▶ **Problem**:
Reproduce only this span: the line containing "Rectangle(recess_width, recess_length)", the line containing "obj.matrix_world = world", and every line between them, all exactly as given.

▶ **Information shown**:
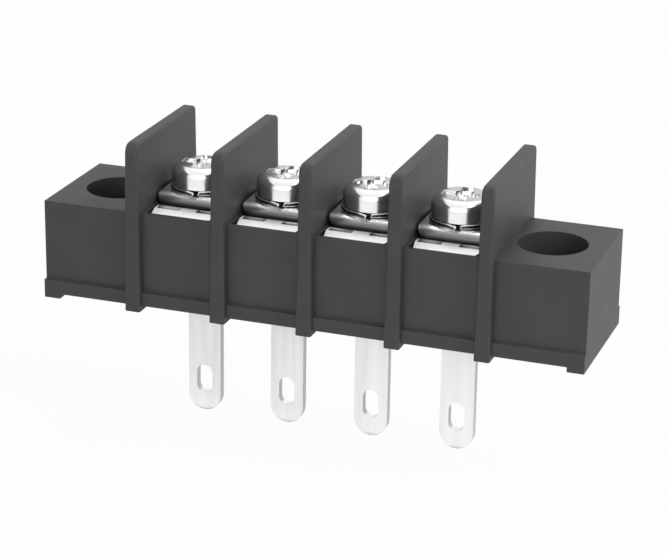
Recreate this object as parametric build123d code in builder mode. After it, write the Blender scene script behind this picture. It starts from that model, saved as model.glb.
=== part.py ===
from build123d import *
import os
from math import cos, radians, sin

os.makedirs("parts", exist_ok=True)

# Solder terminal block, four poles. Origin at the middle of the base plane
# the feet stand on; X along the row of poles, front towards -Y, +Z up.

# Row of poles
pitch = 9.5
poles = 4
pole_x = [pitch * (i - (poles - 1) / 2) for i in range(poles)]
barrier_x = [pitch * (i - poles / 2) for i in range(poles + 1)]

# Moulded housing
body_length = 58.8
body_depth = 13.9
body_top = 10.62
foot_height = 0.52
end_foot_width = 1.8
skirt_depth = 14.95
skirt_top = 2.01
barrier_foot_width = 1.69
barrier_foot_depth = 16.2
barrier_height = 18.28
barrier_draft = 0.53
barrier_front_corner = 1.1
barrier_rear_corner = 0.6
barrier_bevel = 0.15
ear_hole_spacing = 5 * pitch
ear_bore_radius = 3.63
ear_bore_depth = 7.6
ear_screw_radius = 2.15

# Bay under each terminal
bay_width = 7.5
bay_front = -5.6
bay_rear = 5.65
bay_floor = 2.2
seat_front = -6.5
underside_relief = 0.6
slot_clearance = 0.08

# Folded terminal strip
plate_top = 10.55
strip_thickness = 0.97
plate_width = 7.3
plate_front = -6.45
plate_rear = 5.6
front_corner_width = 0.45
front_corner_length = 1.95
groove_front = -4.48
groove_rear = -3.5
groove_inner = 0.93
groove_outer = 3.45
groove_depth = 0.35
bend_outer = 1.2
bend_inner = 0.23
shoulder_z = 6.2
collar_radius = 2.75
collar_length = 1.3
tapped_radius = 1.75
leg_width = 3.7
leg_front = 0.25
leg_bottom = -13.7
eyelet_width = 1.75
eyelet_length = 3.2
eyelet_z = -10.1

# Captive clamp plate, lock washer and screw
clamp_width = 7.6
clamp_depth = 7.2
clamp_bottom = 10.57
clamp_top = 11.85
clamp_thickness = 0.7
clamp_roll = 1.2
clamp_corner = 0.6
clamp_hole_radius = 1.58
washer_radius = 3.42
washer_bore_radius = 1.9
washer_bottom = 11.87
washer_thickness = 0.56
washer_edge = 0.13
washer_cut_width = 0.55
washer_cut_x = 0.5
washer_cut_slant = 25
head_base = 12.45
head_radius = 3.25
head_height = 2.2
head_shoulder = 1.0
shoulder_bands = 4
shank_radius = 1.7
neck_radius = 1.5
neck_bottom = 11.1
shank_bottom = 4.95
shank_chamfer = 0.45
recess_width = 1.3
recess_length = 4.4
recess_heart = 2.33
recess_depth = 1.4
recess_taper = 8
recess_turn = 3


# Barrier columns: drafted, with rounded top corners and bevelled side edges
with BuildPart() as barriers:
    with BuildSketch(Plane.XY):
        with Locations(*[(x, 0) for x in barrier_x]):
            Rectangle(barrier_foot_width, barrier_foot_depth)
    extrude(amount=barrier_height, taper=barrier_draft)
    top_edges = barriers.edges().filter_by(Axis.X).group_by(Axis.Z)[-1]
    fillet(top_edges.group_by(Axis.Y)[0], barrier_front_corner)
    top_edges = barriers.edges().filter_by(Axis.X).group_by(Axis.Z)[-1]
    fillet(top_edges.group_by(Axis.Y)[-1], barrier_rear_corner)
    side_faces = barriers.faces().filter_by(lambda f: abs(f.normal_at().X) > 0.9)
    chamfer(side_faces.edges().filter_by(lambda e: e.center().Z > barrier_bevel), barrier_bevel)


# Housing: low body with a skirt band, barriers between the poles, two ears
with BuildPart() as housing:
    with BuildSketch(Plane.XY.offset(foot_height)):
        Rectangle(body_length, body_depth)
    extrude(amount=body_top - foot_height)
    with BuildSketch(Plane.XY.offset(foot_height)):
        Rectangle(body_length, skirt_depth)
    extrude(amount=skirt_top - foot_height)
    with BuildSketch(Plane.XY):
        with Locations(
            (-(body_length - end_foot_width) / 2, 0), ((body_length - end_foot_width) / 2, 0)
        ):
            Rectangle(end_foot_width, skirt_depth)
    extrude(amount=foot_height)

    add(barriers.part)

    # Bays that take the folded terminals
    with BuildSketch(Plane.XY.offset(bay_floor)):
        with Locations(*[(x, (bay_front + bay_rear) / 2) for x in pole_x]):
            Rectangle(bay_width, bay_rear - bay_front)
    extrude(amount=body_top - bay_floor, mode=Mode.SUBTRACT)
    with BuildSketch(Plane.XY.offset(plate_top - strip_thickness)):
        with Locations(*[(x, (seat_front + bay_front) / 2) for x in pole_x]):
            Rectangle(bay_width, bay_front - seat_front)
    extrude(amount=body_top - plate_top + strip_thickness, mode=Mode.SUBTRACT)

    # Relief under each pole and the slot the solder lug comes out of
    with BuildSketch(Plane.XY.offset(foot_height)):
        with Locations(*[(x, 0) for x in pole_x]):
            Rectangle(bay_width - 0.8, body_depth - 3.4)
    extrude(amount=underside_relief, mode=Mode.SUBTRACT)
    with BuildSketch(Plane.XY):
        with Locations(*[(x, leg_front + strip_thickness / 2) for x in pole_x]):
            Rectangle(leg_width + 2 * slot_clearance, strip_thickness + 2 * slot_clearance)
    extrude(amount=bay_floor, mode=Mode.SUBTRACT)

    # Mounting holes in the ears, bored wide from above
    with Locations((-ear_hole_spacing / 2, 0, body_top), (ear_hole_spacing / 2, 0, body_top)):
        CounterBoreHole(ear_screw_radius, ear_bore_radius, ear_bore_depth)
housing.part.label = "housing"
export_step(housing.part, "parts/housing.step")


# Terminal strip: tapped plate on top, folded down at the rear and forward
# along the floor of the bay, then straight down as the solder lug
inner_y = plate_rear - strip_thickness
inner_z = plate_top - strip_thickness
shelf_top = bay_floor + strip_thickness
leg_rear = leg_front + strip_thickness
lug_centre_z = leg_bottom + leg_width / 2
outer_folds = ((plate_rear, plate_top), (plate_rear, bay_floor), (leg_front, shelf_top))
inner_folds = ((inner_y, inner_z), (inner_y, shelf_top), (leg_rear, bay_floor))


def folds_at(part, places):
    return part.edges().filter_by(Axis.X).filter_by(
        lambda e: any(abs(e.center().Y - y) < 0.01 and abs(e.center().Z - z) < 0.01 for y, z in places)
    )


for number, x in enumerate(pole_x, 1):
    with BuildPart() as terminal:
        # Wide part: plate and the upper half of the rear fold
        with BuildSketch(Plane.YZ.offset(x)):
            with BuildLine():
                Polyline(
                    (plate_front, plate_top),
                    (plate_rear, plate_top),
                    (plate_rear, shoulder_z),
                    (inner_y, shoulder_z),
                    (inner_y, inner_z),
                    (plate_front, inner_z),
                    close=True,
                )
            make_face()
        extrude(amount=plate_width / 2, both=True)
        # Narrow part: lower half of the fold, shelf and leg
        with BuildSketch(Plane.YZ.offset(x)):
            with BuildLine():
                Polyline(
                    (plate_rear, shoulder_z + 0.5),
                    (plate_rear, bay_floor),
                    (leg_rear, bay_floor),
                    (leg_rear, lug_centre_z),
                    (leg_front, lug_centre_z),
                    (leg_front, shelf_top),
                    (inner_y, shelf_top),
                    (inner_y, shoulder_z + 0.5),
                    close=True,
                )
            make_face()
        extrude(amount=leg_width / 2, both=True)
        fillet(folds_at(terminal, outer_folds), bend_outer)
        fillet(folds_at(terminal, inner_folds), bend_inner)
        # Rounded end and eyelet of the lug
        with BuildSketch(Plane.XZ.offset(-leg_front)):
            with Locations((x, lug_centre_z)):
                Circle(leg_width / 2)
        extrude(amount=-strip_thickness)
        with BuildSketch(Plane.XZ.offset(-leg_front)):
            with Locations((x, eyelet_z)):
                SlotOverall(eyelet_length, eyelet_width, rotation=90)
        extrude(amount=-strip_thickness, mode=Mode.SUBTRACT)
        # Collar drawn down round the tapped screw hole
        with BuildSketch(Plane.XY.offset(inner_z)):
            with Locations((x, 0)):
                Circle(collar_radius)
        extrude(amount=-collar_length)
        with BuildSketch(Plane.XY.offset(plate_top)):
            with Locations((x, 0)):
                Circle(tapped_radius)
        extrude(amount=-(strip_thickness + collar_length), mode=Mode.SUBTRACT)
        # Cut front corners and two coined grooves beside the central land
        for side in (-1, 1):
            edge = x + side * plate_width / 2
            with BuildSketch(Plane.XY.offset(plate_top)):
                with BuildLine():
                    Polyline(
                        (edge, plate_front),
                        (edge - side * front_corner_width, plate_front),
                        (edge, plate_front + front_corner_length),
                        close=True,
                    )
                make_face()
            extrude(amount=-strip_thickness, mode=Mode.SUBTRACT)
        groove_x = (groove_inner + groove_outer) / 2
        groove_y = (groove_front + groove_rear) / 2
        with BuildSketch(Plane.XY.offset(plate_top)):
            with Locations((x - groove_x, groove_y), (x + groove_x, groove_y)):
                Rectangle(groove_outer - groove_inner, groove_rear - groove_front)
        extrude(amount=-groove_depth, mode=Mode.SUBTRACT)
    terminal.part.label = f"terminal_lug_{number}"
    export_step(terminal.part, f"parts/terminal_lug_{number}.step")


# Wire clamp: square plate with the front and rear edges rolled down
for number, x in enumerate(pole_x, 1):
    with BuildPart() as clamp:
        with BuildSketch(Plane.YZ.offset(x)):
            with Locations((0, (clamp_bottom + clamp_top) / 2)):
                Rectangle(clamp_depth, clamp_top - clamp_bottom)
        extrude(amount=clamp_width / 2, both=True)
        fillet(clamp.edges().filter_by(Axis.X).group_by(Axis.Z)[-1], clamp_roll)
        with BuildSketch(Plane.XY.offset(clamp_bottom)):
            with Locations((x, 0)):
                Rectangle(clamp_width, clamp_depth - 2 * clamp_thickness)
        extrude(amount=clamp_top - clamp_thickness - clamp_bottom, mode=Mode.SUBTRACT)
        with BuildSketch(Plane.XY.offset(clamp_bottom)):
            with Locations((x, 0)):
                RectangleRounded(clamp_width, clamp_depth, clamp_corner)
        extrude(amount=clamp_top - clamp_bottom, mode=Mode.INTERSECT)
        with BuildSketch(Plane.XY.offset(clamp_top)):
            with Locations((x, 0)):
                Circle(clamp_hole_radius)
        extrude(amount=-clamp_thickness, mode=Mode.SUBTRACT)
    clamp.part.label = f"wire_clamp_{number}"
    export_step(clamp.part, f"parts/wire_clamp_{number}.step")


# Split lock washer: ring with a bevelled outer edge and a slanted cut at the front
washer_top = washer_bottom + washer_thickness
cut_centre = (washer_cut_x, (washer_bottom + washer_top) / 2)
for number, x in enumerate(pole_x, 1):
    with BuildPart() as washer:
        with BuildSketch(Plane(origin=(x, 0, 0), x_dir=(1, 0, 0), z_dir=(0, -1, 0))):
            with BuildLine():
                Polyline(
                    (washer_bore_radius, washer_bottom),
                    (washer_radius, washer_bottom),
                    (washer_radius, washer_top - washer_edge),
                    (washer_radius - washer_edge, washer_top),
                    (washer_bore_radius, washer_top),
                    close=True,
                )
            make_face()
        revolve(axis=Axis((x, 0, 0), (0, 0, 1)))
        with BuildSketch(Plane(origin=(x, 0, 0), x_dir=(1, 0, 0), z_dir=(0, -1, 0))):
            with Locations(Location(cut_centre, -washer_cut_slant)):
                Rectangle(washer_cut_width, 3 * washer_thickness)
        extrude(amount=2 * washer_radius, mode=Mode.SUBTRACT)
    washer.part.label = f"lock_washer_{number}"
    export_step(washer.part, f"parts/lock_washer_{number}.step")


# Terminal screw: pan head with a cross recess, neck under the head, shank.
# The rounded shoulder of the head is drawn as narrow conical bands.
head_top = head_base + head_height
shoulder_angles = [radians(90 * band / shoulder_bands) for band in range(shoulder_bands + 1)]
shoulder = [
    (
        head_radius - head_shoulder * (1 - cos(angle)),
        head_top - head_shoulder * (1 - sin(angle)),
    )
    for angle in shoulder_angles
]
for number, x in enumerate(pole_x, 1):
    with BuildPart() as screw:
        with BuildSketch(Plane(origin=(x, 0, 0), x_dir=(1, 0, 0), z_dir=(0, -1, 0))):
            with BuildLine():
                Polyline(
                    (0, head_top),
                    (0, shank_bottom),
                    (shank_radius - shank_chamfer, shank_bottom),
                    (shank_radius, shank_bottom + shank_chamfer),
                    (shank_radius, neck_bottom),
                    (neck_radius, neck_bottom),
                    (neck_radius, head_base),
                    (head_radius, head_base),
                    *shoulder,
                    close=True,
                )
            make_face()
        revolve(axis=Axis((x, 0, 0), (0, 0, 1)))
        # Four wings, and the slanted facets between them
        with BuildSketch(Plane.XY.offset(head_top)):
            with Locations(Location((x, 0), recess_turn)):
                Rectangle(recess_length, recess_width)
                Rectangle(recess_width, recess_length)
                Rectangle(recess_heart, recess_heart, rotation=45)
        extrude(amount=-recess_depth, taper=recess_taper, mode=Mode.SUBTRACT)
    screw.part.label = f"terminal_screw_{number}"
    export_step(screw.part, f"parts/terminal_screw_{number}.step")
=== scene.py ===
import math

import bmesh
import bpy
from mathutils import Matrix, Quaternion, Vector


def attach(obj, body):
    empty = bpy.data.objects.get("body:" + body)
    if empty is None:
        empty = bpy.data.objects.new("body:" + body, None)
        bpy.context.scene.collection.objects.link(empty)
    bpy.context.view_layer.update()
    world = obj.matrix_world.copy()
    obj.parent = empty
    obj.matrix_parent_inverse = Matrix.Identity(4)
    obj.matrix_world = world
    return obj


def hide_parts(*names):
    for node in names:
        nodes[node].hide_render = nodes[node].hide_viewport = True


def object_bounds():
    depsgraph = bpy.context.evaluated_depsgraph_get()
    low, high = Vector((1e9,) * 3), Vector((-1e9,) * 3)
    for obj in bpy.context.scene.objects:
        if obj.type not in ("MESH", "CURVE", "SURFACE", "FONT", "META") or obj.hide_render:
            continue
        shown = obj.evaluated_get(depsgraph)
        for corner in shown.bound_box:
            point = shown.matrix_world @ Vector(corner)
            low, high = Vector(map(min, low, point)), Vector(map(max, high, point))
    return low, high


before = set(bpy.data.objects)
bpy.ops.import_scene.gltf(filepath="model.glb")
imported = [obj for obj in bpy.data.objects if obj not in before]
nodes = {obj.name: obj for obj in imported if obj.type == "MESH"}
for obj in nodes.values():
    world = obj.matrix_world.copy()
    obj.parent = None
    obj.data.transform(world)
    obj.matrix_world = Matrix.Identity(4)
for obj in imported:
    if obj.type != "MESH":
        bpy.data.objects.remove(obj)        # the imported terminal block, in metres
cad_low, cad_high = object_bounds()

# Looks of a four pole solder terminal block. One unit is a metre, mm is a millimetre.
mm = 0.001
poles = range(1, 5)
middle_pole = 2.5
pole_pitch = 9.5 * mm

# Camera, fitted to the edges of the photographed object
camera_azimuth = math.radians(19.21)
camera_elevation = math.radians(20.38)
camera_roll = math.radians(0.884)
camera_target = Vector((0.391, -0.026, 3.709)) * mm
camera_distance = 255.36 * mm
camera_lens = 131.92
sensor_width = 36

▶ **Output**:
                Rectangle(recess_width, recess_length)
                Rectangle(recess_heart, recess_heart, rotation=45)
        extrude(amount=-recess_depth, taper=recess_taper, mode=Mode.SUBTRACT)
    screw.part.label = f"terminal_screw_{number}"
    export_step(screw.part, f"parts/terminal_screw_{number}.step")
=== scene.py ===
import math

import bmesh
import bpy
from mathutils import Matrix, Quaternion, Vector


def attach(obj, body):
    empty = bpy.data.objects.get("body:" + body)
    if empty is None:
        empty = bpy.data.objects.new("body:" + body, None)
        bpy.context.scene.collection.objects.link(empty)
    bpy.context.view_layer.update()
    world = obj.matrix_world.copy()
    obj.parent = empty
    obj.matrix_parent_inverse = Matrix.Identity(4)
    obj.matrix_world = world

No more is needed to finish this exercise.